--- BEGIN Record set ---
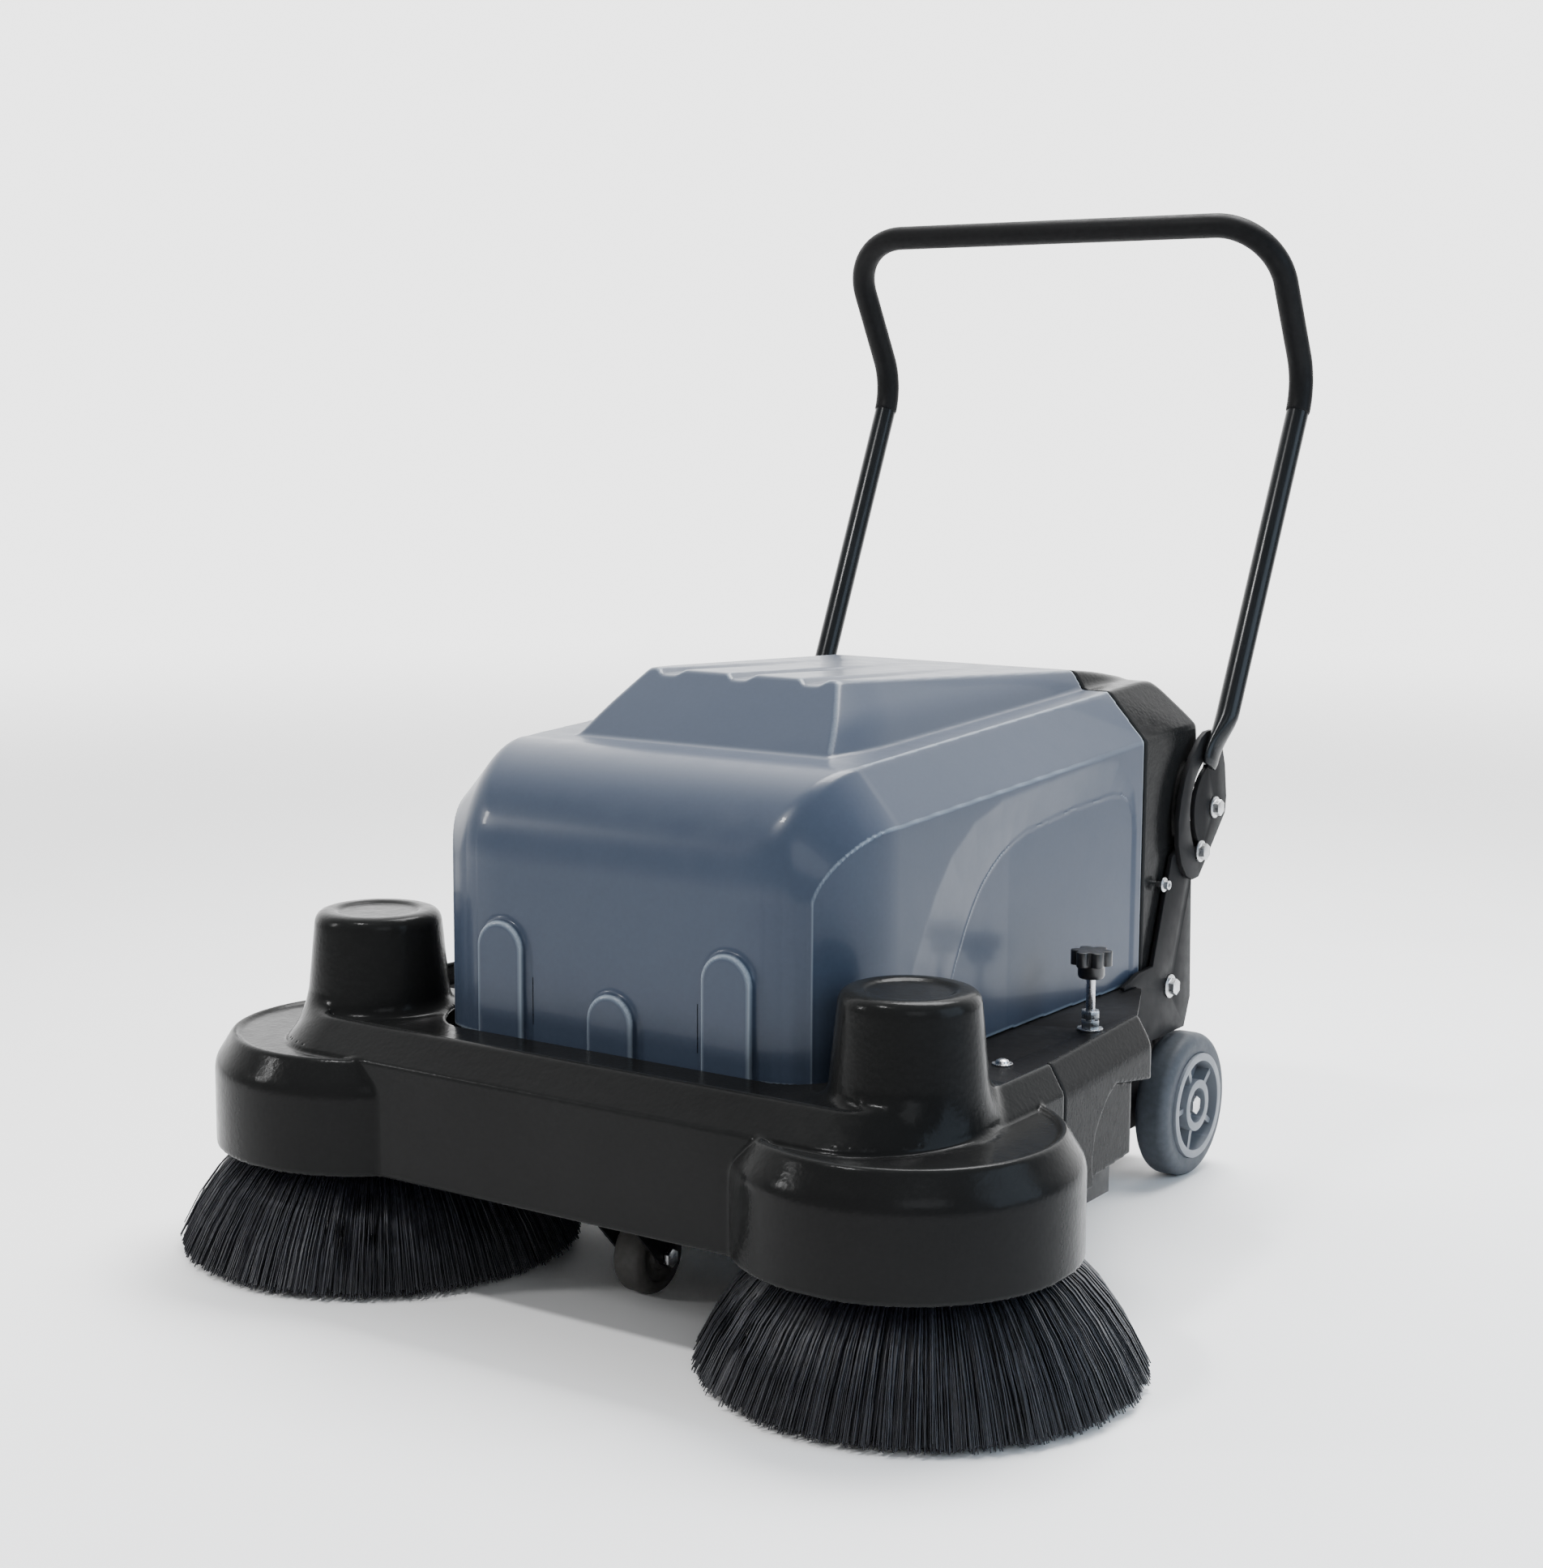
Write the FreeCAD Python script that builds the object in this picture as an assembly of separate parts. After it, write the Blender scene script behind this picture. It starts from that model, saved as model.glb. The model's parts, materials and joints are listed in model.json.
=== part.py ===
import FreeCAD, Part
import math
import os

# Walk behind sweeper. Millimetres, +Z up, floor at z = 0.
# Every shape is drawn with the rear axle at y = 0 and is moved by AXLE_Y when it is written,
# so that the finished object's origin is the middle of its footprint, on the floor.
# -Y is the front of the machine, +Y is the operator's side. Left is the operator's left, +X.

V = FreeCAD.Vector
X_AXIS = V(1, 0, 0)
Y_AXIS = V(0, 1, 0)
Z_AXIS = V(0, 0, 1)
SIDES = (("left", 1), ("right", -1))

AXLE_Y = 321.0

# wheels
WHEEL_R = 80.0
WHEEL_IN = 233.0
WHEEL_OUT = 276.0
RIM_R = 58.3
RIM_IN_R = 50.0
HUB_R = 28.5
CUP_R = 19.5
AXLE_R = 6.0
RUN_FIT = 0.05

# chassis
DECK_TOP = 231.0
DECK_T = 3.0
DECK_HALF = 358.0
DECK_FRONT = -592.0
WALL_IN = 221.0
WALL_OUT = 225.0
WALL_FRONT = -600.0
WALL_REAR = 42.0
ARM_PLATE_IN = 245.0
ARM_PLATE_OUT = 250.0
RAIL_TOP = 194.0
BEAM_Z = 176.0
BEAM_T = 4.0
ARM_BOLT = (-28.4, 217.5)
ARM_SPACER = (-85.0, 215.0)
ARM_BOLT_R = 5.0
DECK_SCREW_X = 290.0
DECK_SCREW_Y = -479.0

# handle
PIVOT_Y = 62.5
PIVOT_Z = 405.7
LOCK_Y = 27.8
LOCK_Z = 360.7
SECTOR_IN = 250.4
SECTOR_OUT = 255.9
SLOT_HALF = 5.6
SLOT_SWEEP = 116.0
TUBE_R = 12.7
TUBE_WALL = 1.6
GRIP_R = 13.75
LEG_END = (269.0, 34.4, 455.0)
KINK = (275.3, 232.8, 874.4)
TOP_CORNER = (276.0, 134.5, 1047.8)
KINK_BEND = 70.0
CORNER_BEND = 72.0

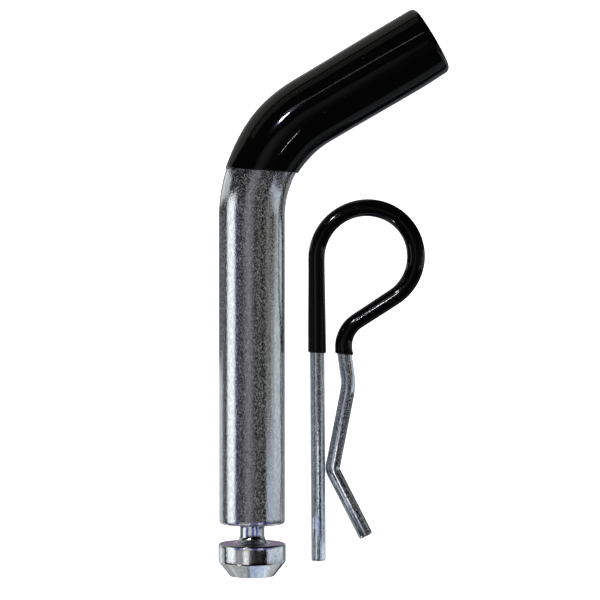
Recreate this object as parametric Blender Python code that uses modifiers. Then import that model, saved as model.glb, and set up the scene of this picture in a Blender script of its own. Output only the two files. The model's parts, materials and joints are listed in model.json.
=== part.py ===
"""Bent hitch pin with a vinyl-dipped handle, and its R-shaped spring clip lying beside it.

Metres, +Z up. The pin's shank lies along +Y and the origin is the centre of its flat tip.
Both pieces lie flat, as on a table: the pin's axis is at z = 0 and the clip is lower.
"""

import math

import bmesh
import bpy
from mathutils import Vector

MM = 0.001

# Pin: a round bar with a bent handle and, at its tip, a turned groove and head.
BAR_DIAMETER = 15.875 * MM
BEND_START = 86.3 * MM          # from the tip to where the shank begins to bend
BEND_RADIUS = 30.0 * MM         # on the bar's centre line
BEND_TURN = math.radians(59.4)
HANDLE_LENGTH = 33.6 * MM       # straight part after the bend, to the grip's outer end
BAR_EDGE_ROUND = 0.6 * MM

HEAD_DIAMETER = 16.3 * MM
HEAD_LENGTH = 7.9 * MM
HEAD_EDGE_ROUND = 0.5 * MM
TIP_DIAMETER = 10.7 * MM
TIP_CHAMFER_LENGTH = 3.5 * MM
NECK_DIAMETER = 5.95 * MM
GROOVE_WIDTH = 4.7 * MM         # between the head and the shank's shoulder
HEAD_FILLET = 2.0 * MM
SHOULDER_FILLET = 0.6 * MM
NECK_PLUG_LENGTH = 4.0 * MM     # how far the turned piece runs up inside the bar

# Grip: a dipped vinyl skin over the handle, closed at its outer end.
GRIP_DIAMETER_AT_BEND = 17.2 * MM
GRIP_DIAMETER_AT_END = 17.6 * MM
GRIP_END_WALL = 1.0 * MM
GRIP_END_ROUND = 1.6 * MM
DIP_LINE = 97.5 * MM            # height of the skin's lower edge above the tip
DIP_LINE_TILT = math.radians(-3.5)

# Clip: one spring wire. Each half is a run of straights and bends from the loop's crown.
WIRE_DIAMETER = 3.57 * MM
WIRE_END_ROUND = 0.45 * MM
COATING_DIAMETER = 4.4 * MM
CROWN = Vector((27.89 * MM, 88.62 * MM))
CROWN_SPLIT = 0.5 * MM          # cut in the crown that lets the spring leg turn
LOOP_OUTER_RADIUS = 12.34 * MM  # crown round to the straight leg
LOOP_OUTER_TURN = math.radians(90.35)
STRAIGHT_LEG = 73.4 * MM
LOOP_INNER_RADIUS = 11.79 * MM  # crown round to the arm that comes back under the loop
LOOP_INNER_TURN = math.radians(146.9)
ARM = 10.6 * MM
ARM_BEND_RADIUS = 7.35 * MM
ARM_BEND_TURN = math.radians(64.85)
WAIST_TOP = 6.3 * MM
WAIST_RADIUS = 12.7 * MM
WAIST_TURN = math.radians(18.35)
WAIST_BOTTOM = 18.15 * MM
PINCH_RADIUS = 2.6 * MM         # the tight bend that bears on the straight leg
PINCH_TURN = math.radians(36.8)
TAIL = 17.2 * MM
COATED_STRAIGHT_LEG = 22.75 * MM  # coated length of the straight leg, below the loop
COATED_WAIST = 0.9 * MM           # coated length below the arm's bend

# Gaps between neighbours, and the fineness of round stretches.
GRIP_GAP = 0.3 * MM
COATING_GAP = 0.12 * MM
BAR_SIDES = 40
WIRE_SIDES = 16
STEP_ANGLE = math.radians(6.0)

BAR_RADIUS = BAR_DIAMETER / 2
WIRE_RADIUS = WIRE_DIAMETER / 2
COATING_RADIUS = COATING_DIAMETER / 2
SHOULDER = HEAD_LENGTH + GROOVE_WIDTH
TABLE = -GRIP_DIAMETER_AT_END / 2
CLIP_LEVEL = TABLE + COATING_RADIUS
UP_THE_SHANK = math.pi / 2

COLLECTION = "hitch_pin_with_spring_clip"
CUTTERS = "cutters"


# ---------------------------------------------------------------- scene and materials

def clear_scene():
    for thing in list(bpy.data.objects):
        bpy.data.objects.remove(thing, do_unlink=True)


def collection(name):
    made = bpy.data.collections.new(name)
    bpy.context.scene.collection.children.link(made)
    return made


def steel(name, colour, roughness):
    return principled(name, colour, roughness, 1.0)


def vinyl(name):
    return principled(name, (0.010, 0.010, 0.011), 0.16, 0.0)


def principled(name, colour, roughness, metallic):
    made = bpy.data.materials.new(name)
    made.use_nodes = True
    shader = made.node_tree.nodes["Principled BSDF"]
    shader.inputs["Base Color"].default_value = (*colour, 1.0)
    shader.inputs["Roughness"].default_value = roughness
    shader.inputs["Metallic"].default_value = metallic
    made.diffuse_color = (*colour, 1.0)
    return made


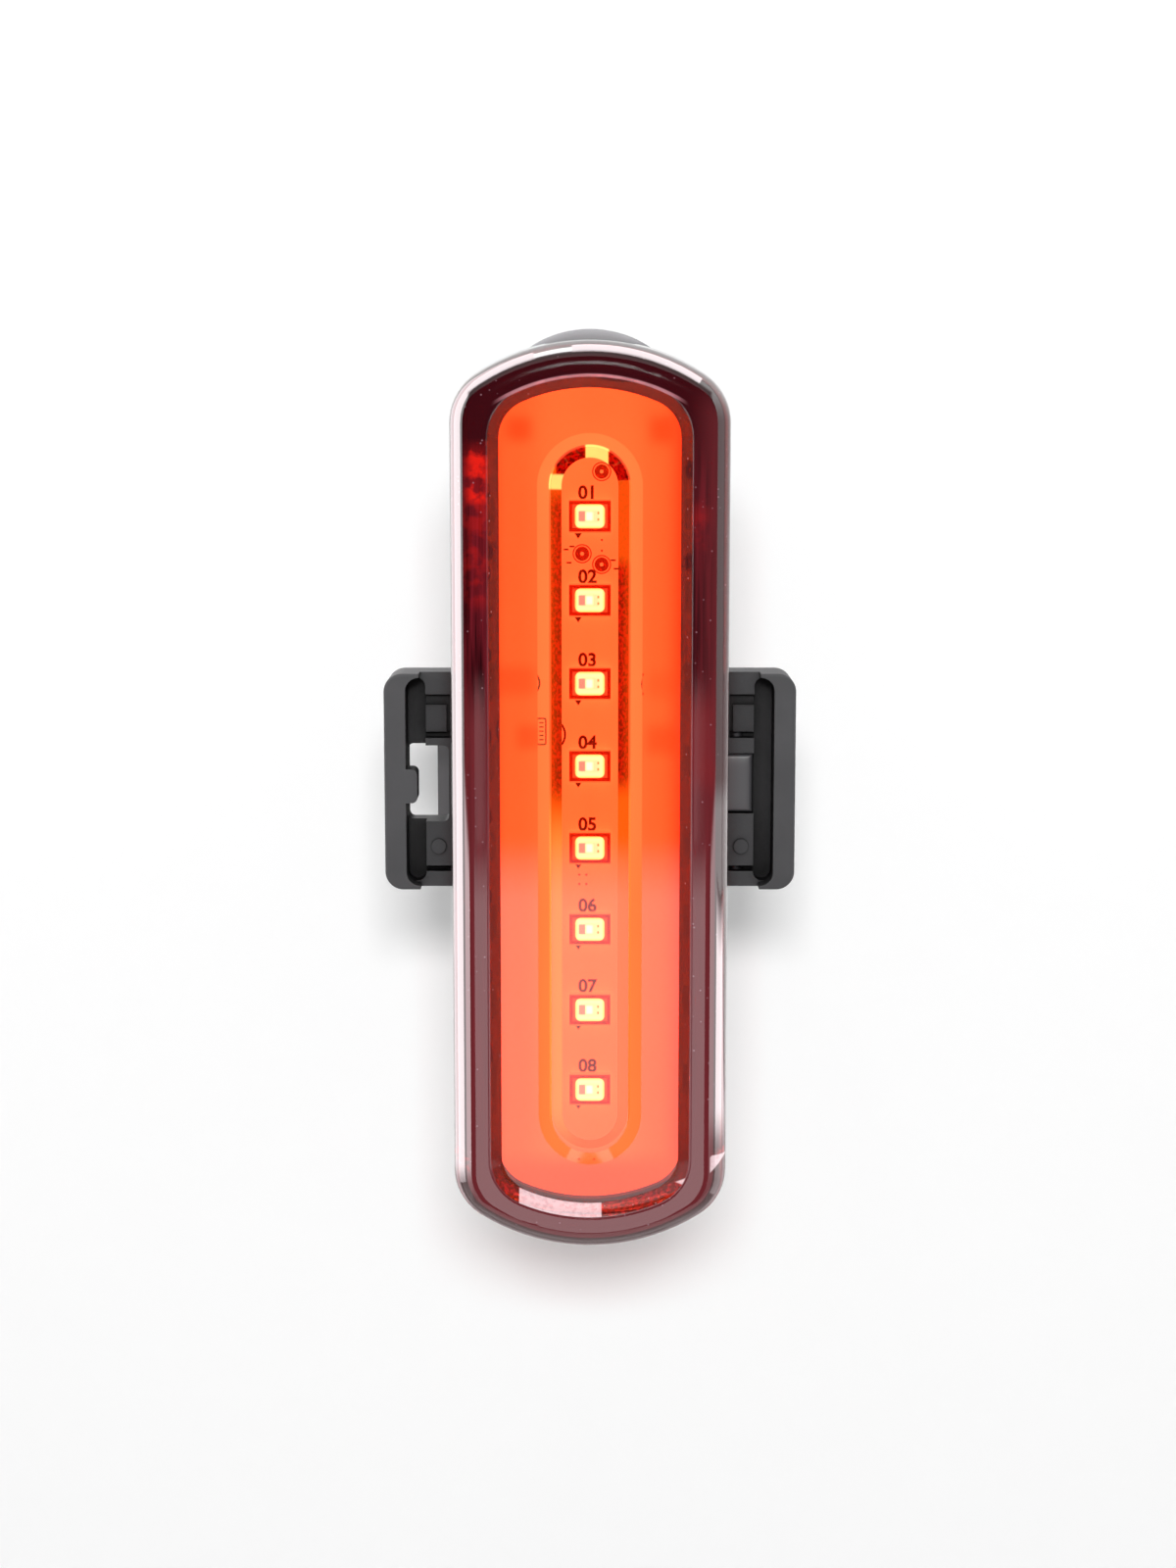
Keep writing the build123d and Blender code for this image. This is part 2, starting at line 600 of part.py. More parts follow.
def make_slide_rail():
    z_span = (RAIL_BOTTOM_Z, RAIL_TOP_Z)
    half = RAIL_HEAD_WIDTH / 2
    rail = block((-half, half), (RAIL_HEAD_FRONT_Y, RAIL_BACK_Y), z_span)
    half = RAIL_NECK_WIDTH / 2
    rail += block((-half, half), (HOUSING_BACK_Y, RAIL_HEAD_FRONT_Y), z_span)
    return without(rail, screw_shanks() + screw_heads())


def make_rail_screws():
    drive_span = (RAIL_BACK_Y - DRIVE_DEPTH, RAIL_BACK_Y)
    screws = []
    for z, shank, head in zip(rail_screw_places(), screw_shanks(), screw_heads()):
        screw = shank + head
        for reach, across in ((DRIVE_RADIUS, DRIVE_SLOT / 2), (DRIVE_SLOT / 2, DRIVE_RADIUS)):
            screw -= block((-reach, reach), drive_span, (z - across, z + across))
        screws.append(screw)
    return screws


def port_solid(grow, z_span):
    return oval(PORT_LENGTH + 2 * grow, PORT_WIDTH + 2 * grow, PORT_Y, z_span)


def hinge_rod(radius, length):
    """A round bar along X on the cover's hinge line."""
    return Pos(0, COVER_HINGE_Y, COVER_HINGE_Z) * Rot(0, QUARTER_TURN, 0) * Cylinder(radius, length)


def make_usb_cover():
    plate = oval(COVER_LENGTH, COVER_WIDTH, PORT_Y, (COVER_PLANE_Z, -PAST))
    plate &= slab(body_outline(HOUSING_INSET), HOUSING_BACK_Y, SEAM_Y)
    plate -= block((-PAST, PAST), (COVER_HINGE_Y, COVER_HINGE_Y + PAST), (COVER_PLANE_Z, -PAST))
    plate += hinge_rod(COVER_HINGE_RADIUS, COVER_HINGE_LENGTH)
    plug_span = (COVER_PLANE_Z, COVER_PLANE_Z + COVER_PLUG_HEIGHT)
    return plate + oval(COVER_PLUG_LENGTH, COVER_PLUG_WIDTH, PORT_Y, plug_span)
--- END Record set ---
■ Short exercise: Within the material above, transcribe exactly the lines that run from the line holding "Keep writing the" through the line holding "return Pos(0, COVER_HINGE_Y, COVER_HINGE_Z)".

■ Solved exercise:
Keep writing the build123d and Blender code for this image. This is part 2, starting at line 600 of part.py. More parts follow.
def make_slide_rail():
    z_span = (RAIL_BOTTOM_Z, RAIL_TOP_Z)
    half = RAIL_HEAD_WIDTH / 2
    rail = block((-half, half), (RAIL_HEAD_FRONT_Y, RAIL_BACK_Y), z_span)
    half = RAIL_NECK_WIDTH / 2
    rail += block((-half, half), (HOUSING_BACK_Y, RAIL_HEAD_FRONT_Y), z_span)
    return without(rail, screw_shanks() + screw_heads())


def make_rail_screws():
    drive_span = (RAIL_BACK_Y - DRIVE_DEPTH, RAIL_BACK_Y)
    screws = []
    for z, shank, head in zip(rail_screw_places(), screw_shanks(), screw_heads()):
        screw = shank + head
        for reach, across in ((DRIVE_RADIUS, DRIVE_SLOT / 2), (DRIVE_SLOT / 2, DRIVE_RADIUS)):
            screw -= block((-reach, reach), drive_span, (z - across, z + across))
        screws.append(screw)
    return screws


def port_solid(grow, z_span):
    return oval(PORT_LENGTH + 2 * grow, PORT_WIDTH + 2 * grow, PORT_Y, z_span)


def hinge_rod(radius, length):
    """A round bar along X on the cover's hinge line."""
    return Pos(0, COVER_HINGE_Y, COVER_HINGE_Z) * Rot(0, QUARTER_TURN, 0) * Cylinder(radius, length)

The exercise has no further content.